(Information shown)
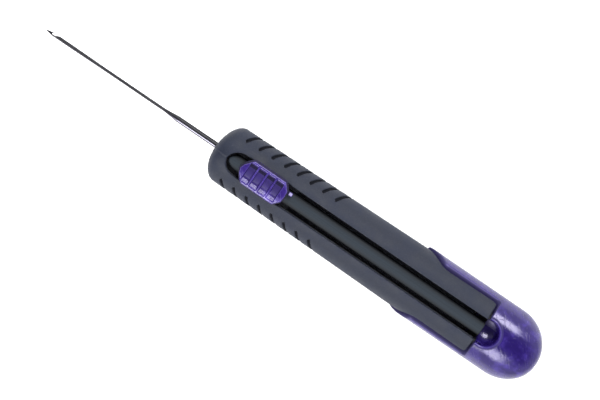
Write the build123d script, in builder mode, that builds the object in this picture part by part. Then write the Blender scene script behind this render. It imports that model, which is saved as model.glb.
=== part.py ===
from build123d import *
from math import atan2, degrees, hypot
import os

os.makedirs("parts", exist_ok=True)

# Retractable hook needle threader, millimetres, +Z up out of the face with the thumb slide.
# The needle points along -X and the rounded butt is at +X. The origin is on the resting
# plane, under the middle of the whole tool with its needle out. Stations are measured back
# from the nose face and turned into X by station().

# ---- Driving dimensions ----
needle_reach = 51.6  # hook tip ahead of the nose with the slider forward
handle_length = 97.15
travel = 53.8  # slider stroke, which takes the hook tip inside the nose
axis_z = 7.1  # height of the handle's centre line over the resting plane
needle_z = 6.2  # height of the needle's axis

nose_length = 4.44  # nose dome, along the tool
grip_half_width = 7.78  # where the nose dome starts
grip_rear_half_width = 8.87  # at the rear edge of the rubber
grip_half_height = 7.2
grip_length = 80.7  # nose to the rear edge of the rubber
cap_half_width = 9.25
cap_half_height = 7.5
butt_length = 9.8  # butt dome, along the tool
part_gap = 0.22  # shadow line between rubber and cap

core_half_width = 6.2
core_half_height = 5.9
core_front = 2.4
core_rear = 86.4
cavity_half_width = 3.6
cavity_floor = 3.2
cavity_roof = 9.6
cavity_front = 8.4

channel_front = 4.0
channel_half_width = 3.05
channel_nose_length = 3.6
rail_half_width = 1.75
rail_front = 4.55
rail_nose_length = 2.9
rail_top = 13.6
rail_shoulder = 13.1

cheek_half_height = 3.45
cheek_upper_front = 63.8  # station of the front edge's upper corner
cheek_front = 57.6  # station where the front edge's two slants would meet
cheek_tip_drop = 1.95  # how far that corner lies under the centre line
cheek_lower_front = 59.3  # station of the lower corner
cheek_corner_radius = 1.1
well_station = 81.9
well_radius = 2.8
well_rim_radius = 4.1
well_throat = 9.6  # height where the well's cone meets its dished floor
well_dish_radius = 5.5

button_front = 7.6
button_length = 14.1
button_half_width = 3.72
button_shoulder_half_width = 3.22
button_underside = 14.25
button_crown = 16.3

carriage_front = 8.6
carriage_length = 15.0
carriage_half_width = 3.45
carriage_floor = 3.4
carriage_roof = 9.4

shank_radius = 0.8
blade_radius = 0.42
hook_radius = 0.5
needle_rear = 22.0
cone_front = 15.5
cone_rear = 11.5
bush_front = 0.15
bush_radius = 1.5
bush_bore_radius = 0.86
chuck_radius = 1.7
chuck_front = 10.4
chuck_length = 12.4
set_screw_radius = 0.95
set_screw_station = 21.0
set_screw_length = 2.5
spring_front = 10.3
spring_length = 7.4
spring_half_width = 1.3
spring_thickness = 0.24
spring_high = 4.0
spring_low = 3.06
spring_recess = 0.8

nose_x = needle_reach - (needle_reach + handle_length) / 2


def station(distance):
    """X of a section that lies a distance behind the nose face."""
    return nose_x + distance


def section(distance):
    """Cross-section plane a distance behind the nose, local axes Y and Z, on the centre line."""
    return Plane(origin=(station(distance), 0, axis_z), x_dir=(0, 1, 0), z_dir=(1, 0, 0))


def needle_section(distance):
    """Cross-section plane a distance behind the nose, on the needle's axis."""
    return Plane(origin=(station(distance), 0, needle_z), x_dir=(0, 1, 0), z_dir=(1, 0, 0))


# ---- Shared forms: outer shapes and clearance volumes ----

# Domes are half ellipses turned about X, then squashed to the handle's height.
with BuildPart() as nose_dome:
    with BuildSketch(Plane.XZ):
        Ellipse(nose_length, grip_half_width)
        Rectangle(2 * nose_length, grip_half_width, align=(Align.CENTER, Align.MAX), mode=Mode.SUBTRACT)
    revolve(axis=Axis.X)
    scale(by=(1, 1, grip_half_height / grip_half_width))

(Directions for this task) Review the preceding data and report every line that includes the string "which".

(The solution)
Write the build123d script, in builder mode, that builds the object in this picture part by part. Then write the Blender scene script behind this render. It imports that model, which is saved as model.glb.
travel = 53.8  # slider stroke, which takes the hook tip inside the nose